Output an exact reproduction of the data.
>> Start Dataset extract
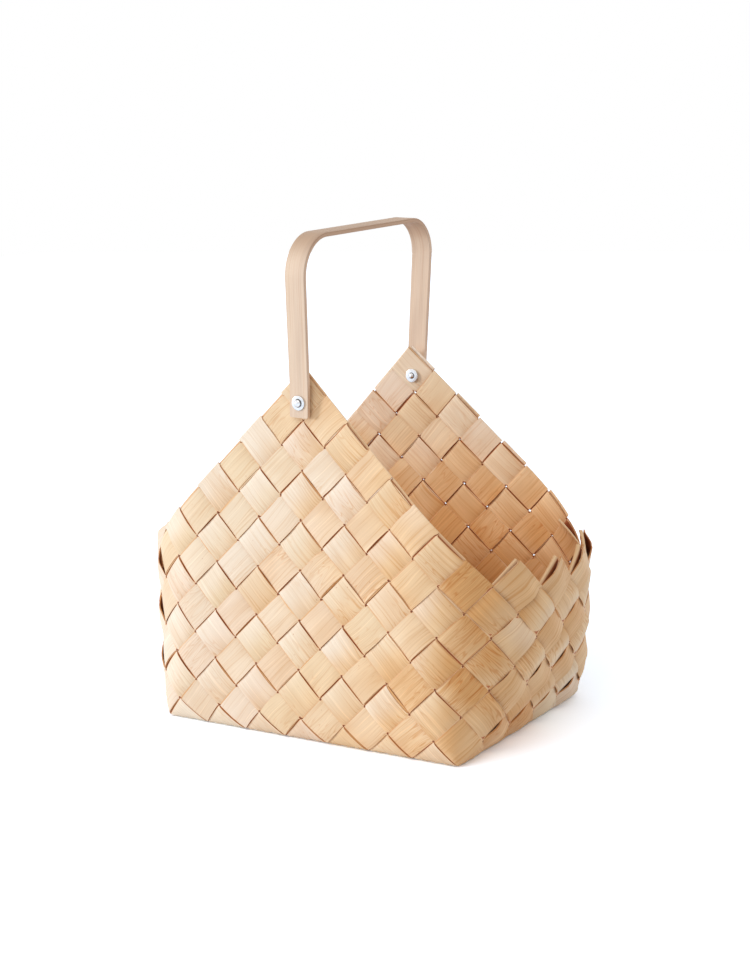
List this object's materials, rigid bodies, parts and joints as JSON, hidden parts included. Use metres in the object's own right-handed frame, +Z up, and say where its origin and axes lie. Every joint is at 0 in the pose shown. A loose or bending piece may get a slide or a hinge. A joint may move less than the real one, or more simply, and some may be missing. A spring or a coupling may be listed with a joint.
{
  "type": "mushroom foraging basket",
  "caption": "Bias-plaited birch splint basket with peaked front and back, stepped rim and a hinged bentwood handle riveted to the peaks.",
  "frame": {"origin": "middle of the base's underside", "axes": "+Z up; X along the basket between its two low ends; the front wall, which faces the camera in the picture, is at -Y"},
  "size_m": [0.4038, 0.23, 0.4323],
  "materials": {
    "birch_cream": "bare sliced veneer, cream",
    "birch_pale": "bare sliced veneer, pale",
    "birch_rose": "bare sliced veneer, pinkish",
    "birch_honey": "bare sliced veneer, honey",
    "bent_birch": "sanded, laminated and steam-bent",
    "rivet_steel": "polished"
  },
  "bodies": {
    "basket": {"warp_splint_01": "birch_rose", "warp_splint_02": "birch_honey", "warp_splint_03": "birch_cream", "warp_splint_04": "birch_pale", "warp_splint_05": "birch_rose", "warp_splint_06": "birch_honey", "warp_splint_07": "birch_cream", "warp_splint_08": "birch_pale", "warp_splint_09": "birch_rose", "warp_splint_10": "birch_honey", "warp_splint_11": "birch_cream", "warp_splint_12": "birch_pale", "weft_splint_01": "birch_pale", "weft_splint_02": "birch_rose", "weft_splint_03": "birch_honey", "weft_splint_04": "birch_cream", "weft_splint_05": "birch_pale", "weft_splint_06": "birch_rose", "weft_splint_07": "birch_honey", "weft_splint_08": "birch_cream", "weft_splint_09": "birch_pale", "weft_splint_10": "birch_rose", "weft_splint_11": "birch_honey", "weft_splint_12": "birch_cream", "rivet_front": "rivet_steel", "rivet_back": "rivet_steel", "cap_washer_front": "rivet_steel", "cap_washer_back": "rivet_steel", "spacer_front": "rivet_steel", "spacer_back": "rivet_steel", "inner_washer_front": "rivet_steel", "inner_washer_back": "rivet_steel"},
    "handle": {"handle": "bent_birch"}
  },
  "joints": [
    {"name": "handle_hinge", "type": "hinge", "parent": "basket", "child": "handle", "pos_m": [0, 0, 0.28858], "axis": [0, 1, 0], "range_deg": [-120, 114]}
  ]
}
>> End Dataset extract
Written response:
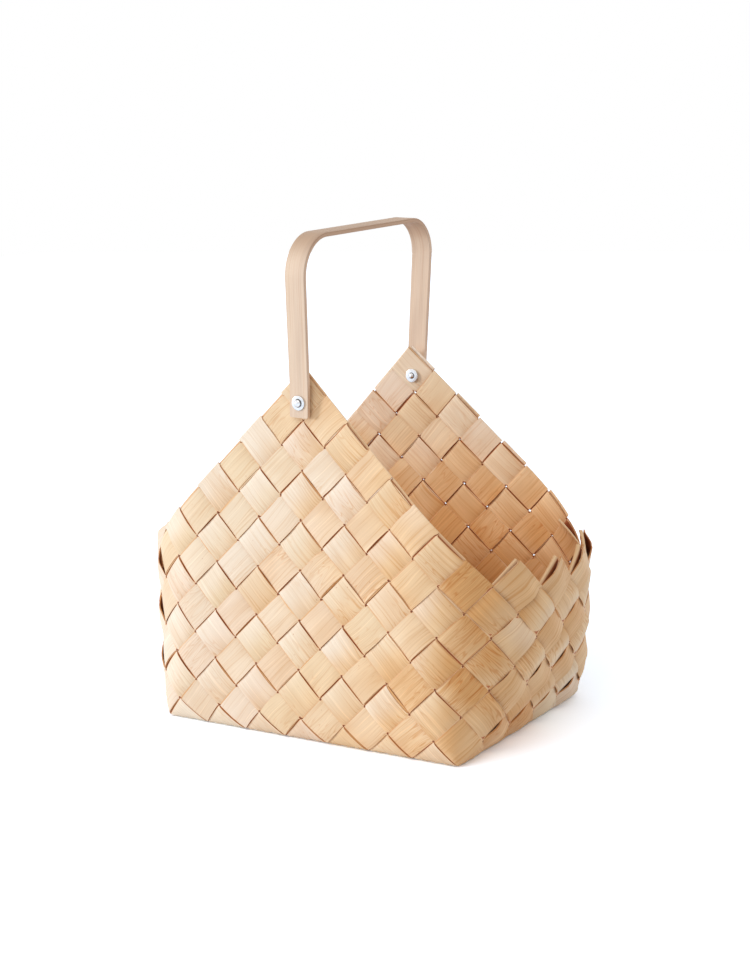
List this object's materials, rigid bodies, parts and joints as JSON, hidden parts included. Use metres in the object's own right-handed frame, +Z up, and say where its origin and axes lie. Every joint is at 0 in the pose shown. A loose or bending piece may get a slide or a hinge. A joint may move less than the real one, or more simply, and some may be missing. A spring or a coupling may be listed with a joint.
{
  "type": "mushroom foraging basket",
  "caption": "Bias-plaited birch splint basket with peaked front and back, stepped rim and a hinged bentwood handle riveted to the peaks.",
  "frame": {"origin": "middle of the base's underside", "axes": "+Z up; X along the basket between its two low ends; the front wall, which faces the camera in the picture, is at -Y"},
  "size_m": [0.4038, 0.23, 0.4323],
  "materials": {
    "birch_cream": "bare sliced veneer, cream",
    "birch_pale": "bare sliced veneer, pale",
    "birch_rose": "bare sliced veneer, pinkish",
    "birch_honey": "bare sliced veneer, honey",
    "bent_birch": "sanded, laminated and steam-bent",
    "rivet_steel": "polished"
  },
  "bodies": {
    "basket": {"warp_splint_01": "birch_rose", "warp_splint_02": "birch_honey", "warp_splint_03": "birch_cream", "warp_splint_04": "birch_pale", "warp_splint_05": "birch_rose", "warp_splint_06": "birch_honey", "warp_splint_07": "birch_cream", "warp_splint_08": "birch_pale", "warp_splint_09": "birch_rose", "warp_splint_10": "birch_honey", "warp_splint_11": "birch_cream", "warp_splint_12": "birch_pale", "weft_splint_01": "birch_pale", "weft_splint_02": "birch_rose", "weft_splint_03": "birch_honey", "weft_splint_04": "birch_cream", "weft_splint_05": "birch_pale", "weft_splint_06": "birch_rose", "weft_splint_07": "birch_honey", "weft_splint_08": "birch_cream", "weft_splint_09": "birch_pale", "weft_splint_10": "birch_rose", "weft_splint_11": "birch_honey", "weft_splint_12": "birch_cream", "rivet_front": "rivet_steel", "rivet_back": "rivet_steel", "cap_washer_front": "rivet_steel", "cap_washer_back": "rivet_steel", "spacer_front": "rivet_steel", "spacer_back": "rivet_steel", "inner_washer_front": "rivet_steel", "inner_washer_back": "rivet_steel"},
    "handle": {"handle": "bent_birch"}
  },
  "joints": [
    {"name": "handle_hinge", "type": "hinge", "parent": "basket", "child": "handle", "pos_m": [0, 0, 0.28858], "axis": [0, 1, 0], "range_deg": [-120, 114]}
  ]
}